What we can do about it

To finish, I’d like to gesture broadly at what can be done.

First off, when this stuff makes it into the curriculum or classroom it is usually a small group of activists that are pushing it. Administrators who do not realize what is happening, or are easily swayed, can give in under the pressure. It is important to be involved in the school board, Parent Teacher Associations, and to make sure you know what children are being taught at school.

When a large organized group of parents makes themselves clear in rejecting this nonsense, that is very often enough to get the administrators to back down and remove the Critical Social Justice indoctrination from the curriculum.
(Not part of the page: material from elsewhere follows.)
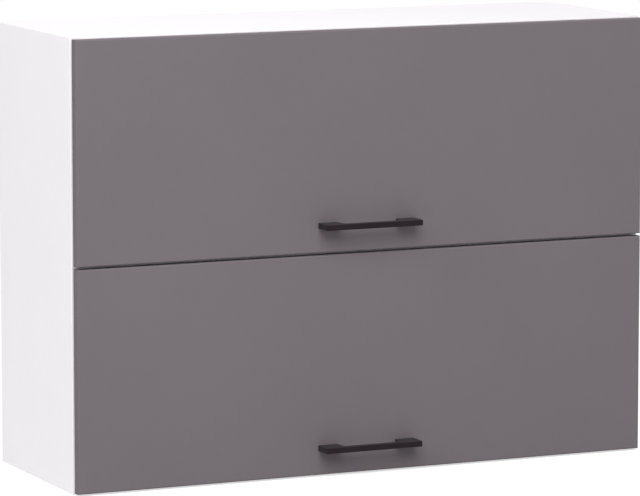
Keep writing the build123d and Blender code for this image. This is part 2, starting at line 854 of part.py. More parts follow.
arm_screw_places = [
    seat
    for level in levels.values()
    for x in (-hinge_x, hinge_x)
    for seat in arm_screw_seats(level, x)
]
save(
    "hinge_arm_screws",
    hex_screws(
        arm_screw_places,
        (0, 0, -1),
        machine_screw_radius,
        machine_screw_length,
        machine_screw_head,
        machine_screw_head_height,
    ),
)

bracket_screw_places = [seat for level in levels.values() for seat in carcass_bracket_seats(level)]
right_bracket_screws = wood_screws(bracket_screw_places, (-1, 0, 0), bracket_gauge)
with BuildPart() as carcass_bracket_screws:
    add(right_bracket_screws)
    mirror(about=Plane.YZ)
save("carcass_bracket_screws", carcass_bracket_screws.part)

print("strut closed length", round(closed_length, 3), "open length", round(open_length, 3))
print("strut travel", round(open_length - closed_length, 3), "closed angle", round(degrees(closed_angle), 3))
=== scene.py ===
import logging
from dataclasses import dataclass, field
from enum import Enum
from math import atan2, cos, pi, radians, sin, sqrt
from typing import Callable, Sequence, Union

import bmesh
import bpy
from mathutils import Matrix, Vector


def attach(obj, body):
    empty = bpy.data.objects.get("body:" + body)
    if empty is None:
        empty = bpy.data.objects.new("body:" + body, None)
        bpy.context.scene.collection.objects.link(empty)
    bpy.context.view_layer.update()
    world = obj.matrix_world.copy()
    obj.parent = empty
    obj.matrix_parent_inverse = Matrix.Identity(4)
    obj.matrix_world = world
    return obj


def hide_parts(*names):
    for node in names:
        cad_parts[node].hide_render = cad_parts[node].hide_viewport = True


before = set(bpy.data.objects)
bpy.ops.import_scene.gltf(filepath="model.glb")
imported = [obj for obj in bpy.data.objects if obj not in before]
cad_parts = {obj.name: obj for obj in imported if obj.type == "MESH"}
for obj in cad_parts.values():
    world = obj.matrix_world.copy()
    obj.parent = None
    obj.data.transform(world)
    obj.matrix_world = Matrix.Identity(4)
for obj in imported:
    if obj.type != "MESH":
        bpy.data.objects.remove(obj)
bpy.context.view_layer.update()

# Looks of a kitchen wall cabinet with two lift-up doors. Lengths are in metres in the cabinet's own frame:
# the wall is the plane y = 0, the doors face -Y, the underside is z = 0 and x = 0 is the middle.

MM = 0.001
LOG = logging.getLogger("cabinet")

Colour = Point = tuple[float, float, float]
Profile = Sequence[tuple[float, float]]
Socket = bpy.types.NodeSocket
Value = Union[Socket, float, Colour]
Shape = bmesh.types.BMesh
Vert, Edge, Face = bmesh.types.BMVert, bmesh.types.BMEdge, bmesh.types.BMFace

# Places and sizes that several sub-assemblies share
DOOR_FRONT = -338.5 * MM
DOOR_BACK = -322.5 * MM
DOOR_HEIGHT = 356 * MM
PIVOT_DROP = 7.5 * MM
HINGE_X = 398 * MM
CUP_FLANGE = 1.2 * MM
HANDLE_RISE = 44 * MM
INNER_HALF = 484 * MM
CAM_ROWS = (-270 * MM, -61 * MM)
PAIR = (-1, 1)
X_AXIS, Y_AXIS, Z_AXIS = Vector((1, 0, 0)), Vector((0, 1, 0)), Vector((0, 0, 1))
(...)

It is important to get other parents who are concerned together. School board meetings, social media campaigns and school board elections are great places to make your voice heard and to let the people who make schooling decisions know this is unacceptable and to hold them accountable. Having organized groups that can carry out various tasks is important. Campaigns to get people onto the school board take time and volunteers, letters to teachers need to be coordinated, getting enough people at meetings to show the school board that the issue is important to parents takes planning. For all these reasons you must be organized.

In these matters the Critical Social Justice activists will not stop pushing. Their entire reason for being revolves around implementing Critical Social Justice in every area of everything in which they are involved. Their entire lives are devoted to this. If we are to be effective we must be as vigilant in our attempts to save our liberal democracy as they are in their attempts to tear it down.

Conclusion

To conclude, I want to simply say that I am not against justice, or fairness, or equality of opportunity. It is not my goal to tear anyone down and I realize that many of the people who teach Critical Pedagogy are well-meaning. One can’t help but listen to Henry Giroux speak and realize that he cares deeply about people. The problem is not that he doesn’t care, the problem is that his ideas are flawed. And for that reason we must keep Critical Pedagogy out of the school system.